Even worse, Megan goes on to note, is that by no longer spending hundreds of billions a year on a war Obama will be able to make effective social spending seem that much more affordable.

GDP fell 3.8 6.2% in the fourth quarter:
One of the enduring mysteries of the last month has been how fourth quarter GDP could have been falling faster in Europe than in the United States. Now we have an answer: our first GDP estimates were way too optimistic. The revised estimates now put the annualized rate of decline in the fourth quarter at 6.2%, rather than the 3.8% initially predicted.
I guess that's where that recession Megan was looking for was hiding.
You know what this means; shame on Obama for the dishonest practices of the Bush Admin.

Rocky Mountain News: RIP:
The Rocky Mountain News is apparently shutting down. Despite the fact that the paper has consistently published some of the most interesting columnists around (personal favorite: Paul Campos, who also blogs at Lawyers, Guns and Money), they haven't made money, and parent company Scripps is shuttering the paper next week.
My condolences to Mr.

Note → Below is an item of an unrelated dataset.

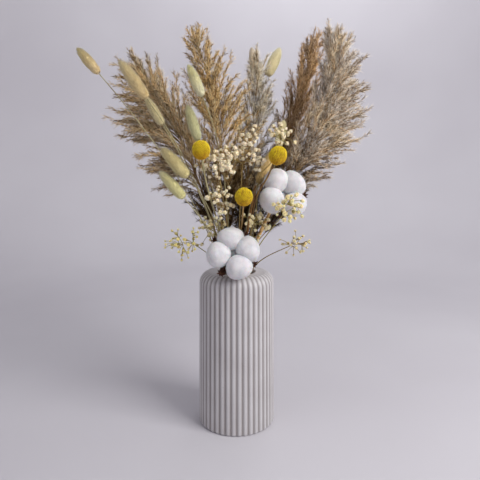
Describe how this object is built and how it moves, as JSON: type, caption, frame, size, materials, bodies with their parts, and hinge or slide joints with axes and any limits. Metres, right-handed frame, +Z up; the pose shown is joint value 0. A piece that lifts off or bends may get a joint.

Campos. It can't be easy to deal with an endorsement from Megan McArdle, but to paraphrase (ahem) Jamie Lee Curtis in A Fish Called Wanda, apes can read philosophy, they just don't understand it.

And here I pause, probably for the night.

7 comments:

Anonymous said...

I always that it was pretty lame that Bush would come up with a budget (with a huge deficit of course) and then funding for the Iraq war would be allocated from a supplementary spending bill (and thus not counted in the projected deficit). I'm not sure if Iraq war costs were factored in retrospectively (i.e., when reporting the 2005 deficit in 2006), but keeping those costs out of the initial projection was complete BS. I'm pleased Obama is actually coming up with a budget that reflects what the government is really spending.

Anonymous said...

It looks like "armchair empiricist" is Megan's new favorite phrase. It figures; it kind of has that right combination of smugness, elitism, and "intellectual anti-intellectualism" that would appeal to McArdle.

Anonymous said...

Funny takedown of Megan McArdle here, looks like she messed with the wrong bloggers: "Megan McArdle Queefs On Our Founding Fathers":
http://exiledonline.com/cnbc-bitch-slaps-santelli-into-line-freedomworks-admits-it-organized-grassroots-tea-parties-jon-stewart-cancels-santelli-megan-mcardle-queefs-on-our-founding-fathers/all/1/

Downpuppy said...

On mortgage interest, the commenters were dumber than Megan.

A long discussion about capping the deduction. Nobody realized that it's been capped for 20 years.

Scary, scary, place.

Anonymous said...

Are bankers somehow more aware than ordinary Americans that recessions happen, companies fold, people lose their jobs?

They should be. Managing money is what they do for a living, after all.

Worker 17 said...

"Who knows more about your future income prospects: you, or a bank? Who knows more about your budgeting skills: you, or a bank?"

And who is out hundreds of thousands of dollars if you don't pay it back? You, or the bank?

Since Megan has never had a real job in commerce, she didn't realize that the person who stands to take the loss is the careful one in the transaction.

Dhalgren said...

That post by Mark Ames and Yasha Levine is quite a nice piece of investigative journalism. It was also harsh and personal towards Megan, but you can argue that she completely asked for it. She is yet to offer any rebuttal.